▶ _Required task_: Reproduce, word for word, only the lines from the one containing "shown = obj.evaluated_get(depsgraph)" through the one containing "rig = make_rig()", both included.

Begin

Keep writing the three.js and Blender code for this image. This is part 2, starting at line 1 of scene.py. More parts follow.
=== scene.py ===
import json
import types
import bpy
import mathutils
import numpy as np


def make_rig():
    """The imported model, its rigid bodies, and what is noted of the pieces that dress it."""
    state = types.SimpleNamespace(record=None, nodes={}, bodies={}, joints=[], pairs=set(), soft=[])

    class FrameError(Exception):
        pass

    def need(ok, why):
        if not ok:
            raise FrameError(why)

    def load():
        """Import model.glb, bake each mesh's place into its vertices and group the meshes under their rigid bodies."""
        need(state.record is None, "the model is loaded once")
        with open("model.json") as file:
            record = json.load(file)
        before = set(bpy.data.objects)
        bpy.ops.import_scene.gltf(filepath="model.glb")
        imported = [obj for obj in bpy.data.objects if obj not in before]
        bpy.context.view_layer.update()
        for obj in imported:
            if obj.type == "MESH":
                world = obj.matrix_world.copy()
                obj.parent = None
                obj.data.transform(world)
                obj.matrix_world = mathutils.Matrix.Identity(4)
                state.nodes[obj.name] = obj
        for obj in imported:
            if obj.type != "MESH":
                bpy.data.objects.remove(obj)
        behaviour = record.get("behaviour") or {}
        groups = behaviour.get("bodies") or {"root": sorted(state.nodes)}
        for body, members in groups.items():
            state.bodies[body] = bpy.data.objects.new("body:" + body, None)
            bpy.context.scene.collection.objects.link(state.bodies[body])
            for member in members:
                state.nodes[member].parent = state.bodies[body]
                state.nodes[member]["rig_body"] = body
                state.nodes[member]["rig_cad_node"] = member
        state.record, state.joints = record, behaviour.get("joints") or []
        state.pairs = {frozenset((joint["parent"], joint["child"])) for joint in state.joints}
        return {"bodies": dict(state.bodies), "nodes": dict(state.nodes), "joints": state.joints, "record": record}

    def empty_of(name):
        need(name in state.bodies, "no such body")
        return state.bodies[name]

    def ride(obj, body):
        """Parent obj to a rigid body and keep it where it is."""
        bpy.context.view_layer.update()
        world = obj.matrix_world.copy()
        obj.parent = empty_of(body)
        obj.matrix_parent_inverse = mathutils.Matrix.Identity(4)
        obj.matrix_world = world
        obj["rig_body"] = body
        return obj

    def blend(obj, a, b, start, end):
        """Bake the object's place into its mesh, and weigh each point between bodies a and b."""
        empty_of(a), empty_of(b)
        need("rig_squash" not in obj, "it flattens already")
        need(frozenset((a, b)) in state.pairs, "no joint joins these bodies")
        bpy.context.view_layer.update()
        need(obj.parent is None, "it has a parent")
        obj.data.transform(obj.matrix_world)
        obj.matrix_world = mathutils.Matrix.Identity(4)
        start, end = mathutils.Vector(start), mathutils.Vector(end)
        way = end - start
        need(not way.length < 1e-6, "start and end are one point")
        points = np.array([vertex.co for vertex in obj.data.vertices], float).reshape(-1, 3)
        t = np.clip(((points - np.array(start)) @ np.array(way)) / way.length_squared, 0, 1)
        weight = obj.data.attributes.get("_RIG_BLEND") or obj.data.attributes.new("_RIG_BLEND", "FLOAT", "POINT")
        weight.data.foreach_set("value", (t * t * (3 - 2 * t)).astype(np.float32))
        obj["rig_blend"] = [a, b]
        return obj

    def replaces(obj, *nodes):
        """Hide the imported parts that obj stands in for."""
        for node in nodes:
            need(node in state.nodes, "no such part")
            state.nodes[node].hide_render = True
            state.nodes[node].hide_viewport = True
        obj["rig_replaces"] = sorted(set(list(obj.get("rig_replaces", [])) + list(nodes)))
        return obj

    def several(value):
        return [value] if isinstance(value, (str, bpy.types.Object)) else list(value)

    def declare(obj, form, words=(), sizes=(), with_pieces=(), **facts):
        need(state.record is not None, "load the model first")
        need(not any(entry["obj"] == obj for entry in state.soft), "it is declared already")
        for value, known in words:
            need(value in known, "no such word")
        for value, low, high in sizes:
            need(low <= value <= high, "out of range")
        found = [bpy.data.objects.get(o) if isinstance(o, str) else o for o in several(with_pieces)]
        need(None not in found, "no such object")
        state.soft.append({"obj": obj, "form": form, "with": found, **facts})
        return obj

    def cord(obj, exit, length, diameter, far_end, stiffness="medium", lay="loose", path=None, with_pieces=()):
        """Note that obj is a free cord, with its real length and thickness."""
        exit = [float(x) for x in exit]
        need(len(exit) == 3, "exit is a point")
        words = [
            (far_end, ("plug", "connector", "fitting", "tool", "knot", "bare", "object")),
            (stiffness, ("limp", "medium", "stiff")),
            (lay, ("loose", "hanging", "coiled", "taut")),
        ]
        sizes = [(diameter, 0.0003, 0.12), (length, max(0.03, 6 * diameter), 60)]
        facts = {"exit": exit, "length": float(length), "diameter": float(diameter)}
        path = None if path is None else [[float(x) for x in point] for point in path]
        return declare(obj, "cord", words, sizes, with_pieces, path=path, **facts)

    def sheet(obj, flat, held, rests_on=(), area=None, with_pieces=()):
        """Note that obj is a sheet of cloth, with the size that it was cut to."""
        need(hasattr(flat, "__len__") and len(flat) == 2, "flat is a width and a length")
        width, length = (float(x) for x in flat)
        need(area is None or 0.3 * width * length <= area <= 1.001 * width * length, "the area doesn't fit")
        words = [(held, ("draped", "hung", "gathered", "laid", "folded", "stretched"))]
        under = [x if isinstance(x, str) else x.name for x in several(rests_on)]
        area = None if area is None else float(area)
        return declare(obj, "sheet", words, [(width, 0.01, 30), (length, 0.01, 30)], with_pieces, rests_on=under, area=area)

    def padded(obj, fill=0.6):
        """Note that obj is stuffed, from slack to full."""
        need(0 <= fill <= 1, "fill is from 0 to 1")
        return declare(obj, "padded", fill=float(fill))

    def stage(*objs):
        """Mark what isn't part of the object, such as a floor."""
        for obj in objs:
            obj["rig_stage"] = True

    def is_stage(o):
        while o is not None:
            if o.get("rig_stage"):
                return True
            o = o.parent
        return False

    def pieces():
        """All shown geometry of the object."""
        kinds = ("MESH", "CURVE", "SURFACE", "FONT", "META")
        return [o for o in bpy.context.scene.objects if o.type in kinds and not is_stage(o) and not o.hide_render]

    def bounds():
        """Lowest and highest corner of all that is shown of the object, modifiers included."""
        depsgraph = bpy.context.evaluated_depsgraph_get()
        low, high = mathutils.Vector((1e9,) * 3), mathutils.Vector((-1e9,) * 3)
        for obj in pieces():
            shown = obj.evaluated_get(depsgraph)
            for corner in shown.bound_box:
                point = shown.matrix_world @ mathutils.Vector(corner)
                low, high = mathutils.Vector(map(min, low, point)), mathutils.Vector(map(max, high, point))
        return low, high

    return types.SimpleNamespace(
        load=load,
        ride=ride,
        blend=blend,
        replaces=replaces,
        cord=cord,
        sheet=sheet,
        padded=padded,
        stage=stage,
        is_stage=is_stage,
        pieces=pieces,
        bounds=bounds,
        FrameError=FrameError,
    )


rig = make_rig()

End
Begin

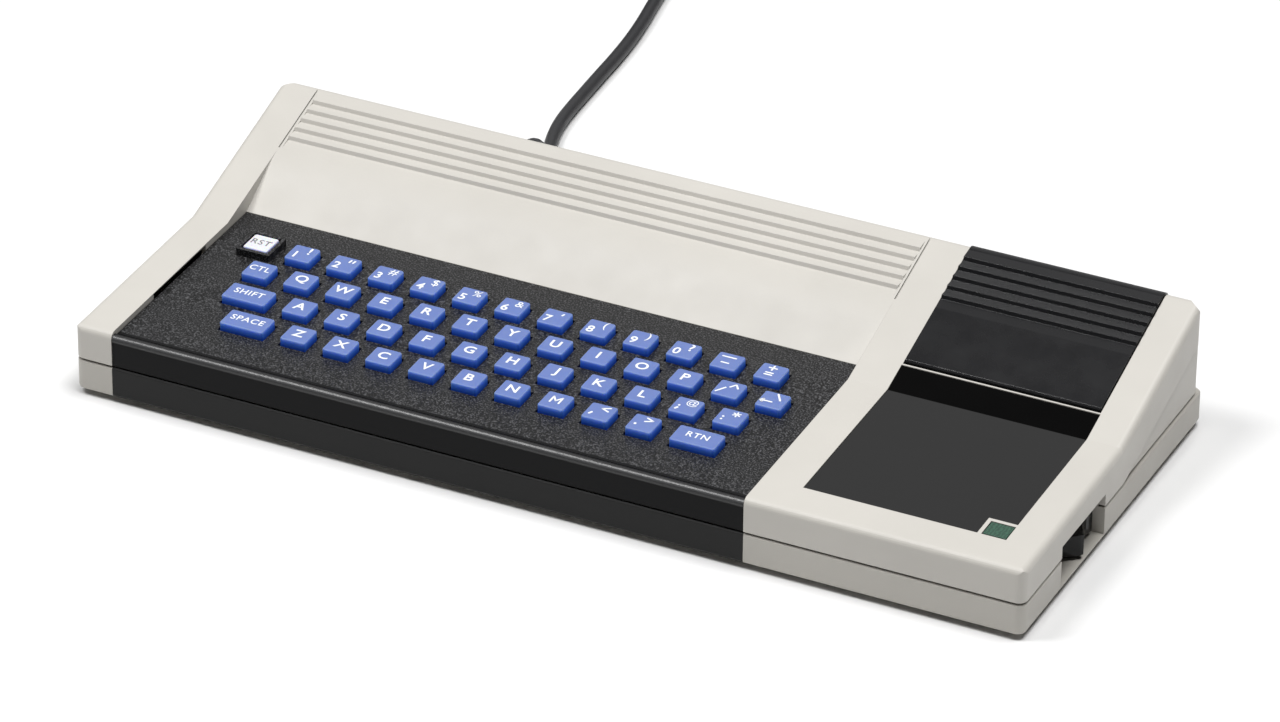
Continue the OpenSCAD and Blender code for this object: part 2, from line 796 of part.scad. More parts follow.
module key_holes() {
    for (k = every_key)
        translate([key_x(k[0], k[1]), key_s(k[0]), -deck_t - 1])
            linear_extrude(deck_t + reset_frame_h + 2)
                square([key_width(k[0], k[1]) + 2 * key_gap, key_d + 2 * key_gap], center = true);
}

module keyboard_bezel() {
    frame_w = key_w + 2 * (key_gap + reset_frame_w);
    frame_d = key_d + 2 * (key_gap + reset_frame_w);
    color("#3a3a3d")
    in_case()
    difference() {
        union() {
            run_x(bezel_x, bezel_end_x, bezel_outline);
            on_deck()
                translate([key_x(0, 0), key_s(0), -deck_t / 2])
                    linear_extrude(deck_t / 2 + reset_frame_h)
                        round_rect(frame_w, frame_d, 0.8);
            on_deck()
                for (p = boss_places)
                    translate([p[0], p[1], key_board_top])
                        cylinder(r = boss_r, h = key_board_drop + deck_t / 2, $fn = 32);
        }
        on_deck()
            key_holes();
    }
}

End

▶ _Solution for this problem_:
            shown = obj.evaluated_get(depsgraph)
            for corner in shown.bound_box:
                point = shown.matrix_world @ mathutils.Vector(corner)
                low, high = mathutils.Vector(map(min, low, point)), mathutils.Vector(map(max, high, point))
        return low, high

    return types.SimpleNamespace(
        load=load,
        ride=ride,
        blend=blend,
        replaces=replaces,
        cord=cord,
        sheet=sheet,
        padded=padded,
        stage=stage,
        is_stage=is_stage,
        pieces=pieces,
        bounds=bounds,
        FrameError=FrameError,
    )


rig = make_rig()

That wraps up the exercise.